- INSTRUCTIONS TO FOLLOW
Exactly as given, repeat all of the entries.
----
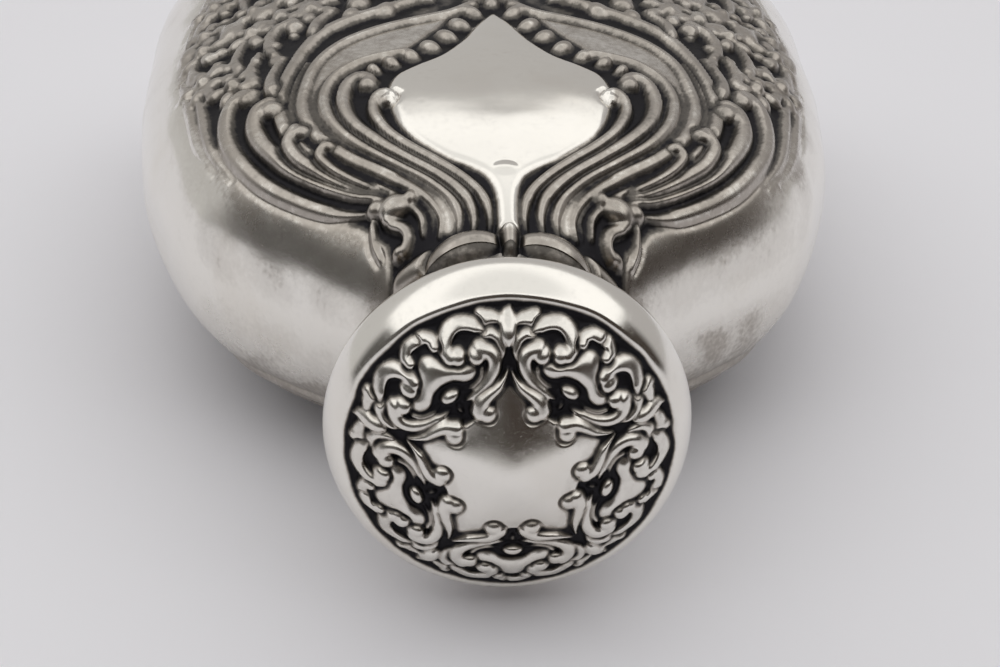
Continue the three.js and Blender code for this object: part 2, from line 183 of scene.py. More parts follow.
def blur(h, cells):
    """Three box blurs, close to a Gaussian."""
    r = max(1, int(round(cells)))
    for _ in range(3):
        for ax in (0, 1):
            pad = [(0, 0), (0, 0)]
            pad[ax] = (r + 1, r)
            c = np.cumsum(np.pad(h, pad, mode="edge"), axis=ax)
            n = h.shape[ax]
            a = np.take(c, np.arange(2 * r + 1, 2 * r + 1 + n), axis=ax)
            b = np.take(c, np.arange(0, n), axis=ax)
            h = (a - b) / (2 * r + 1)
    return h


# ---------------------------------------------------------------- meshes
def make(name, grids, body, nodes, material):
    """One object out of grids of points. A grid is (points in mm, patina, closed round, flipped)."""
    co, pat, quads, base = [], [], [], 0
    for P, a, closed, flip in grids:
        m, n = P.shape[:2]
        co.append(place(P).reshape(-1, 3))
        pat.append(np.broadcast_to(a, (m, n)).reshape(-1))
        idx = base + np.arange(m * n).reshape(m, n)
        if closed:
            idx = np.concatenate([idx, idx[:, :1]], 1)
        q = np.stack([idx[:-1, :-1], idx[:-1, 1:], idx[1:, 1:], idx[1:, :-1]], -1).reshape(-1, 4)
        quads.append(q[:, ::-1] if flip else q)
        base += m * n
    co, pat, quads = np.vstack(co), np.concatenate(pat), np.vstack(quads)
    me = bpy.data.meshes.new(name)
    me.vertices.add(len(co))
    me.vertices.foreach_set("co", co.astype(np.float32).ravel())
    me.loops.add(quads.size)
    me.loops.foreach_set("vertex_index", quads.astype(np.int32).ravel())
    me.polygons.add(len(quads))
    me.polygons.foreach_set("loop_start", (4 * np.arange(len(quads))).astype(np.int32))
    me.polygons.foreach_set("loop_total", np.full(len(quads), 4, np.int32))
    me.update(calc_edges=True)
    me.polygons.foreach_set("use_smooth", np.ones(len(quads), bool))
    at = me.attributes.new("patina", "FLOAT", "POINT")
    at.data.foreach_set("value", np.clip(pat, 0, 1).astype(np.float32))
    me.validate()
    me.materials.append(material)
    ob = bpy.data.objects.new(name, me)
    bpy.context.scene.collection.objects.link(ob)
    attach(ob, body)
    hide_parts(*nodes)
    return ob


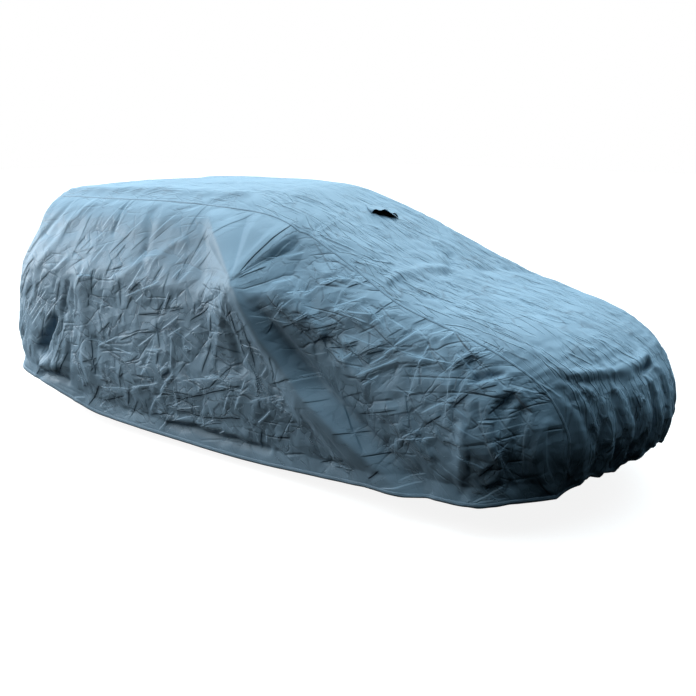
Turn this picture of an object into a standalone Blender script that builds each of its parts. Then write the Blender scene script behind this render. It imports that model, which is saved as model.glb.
----
- RESULT FOR THIS TASK
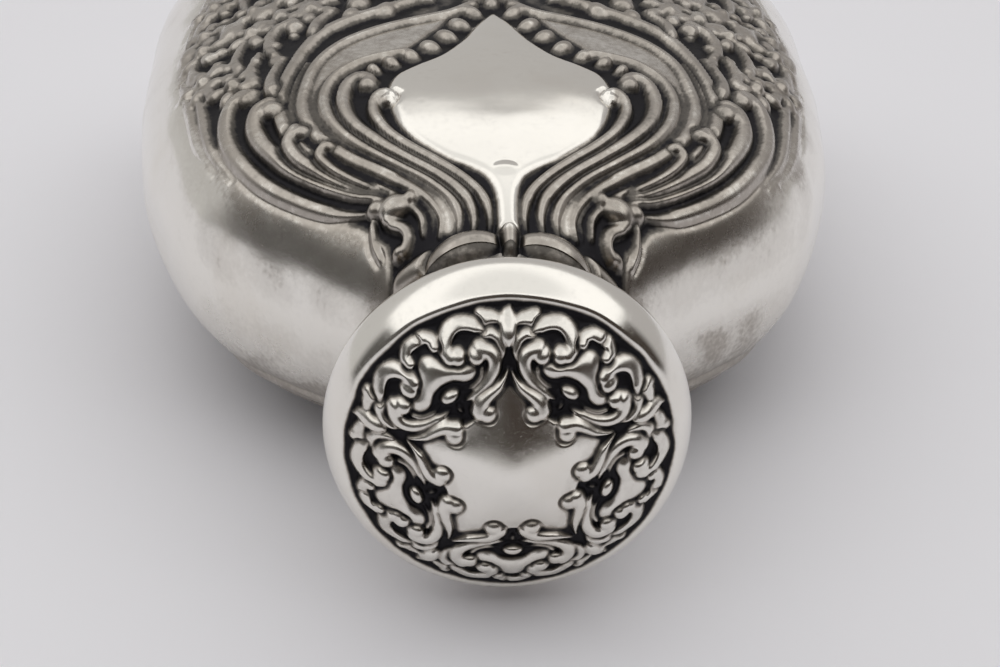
Continue the three.js and Blender code for this object: part 2, from line 183 of scene.py. More parts follow.
def blur(h, cells):
    """Three box blurs, close to a Gaussian."""
    r = max(1, int(round(cells)))
    for _ in range(3):
        for ax in (0, 1):
            pad = [(0, 0), (0, 0)]
            pad[ax] = (r + 1, r)
            c = np.cumsum(np.pad(h, pad, mode="edge"), axis=ax)
            n = h.shape[ax]
            a = np.take(c, np.arange(2 * r + 1, 2 * r + 1 + n), axis=ax)
            b = np.take(c, np.arange(0, n), axis=ax)
            h = (a - b) / (2 * r + 1)
    return h


# ---------------------------------------------------------------- meshes
def make(name, grids, body, nodes, material):
    """One object out of grids of points. A grid is (points in mm, patina, closed round, flipped)."""
    co, pat, quads, base = [], [], [], 0
    for P, a, closed, flip in grids:
        m, n = P.shape[:2]
        co.append(place(P).reshape(-1, 3))
        pat.append(np.broadcast_to(a, (m, n)).reshape(-1))
        idx = base + np.arange(m * n).reshape(m, n)
        if closed:
            idx = np.concatenate([idx, idx[:, :1]], 1)
        q = np.stack([idx[:-1, :-1], idx[:-1, 1:], idx[1:, 1:], idx[1:, :-1]], -1).reshape(-1, 4)
        quads.append(q[:, ::-1] if flip else q)
        base += m * n
    co, pat, quads = np.vstack(co), np.concatenate(pat), np.vstack(quads)
    me = bpy.data.meshes.new(name)
    me.vertices.add(len(co))
    me.vertices.foreach_set("co", co.astype(np.float32).ravel())
    me.loops.add(quads.size)
    me.loops.foreach_set("vertex_index", quads.astype(np.int32).ravel())
    me.polygons.add(len(quads))
    me.polygons.foreach_set("loop_start", (4 * np.arange(len(quads))).astype(np.int32))
    me.polygons.foreach_set("loop_total", np.full(len(quads), 4, np.int32))
    me.update(calc_edges=True)
    me.polygons.foreach_set("use_smooth", np.ones(len(quads), bool))
    at = me.attributes.new("patina", "FLOAT", "POINT")
    at.data.foreach_set("value", np.clip(pat, 0, 1).astype(np.float32))
    me.validate()
    me.materials.append(material)
    ob = bpy.data.objects.new(name, me)
    bpy.context.scene.collection.objects.link(ob)
    attach(ob, body)
    hide_parts(*nodes)
    return ob


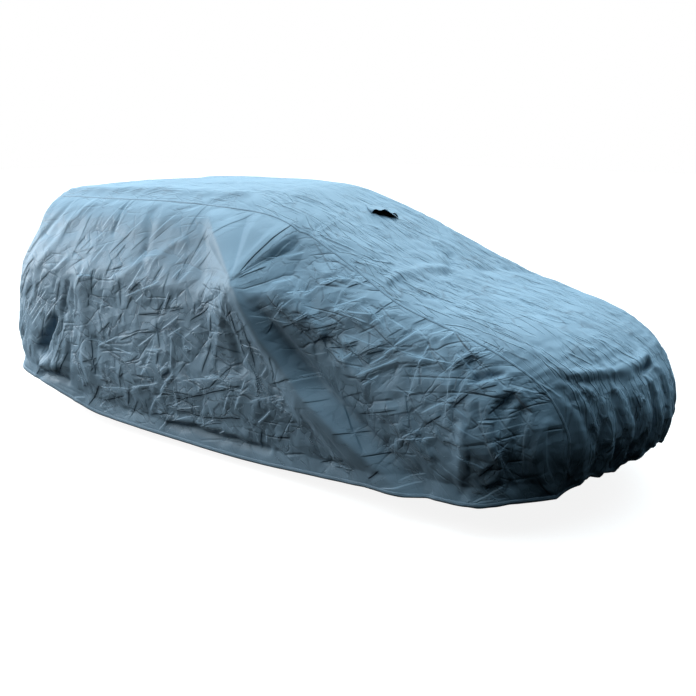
Turn this picture of an object into a standalone Blender script that builds each of its parts. Then write the Blender scene script behind this render. It imports that model, which is saved as model.glb.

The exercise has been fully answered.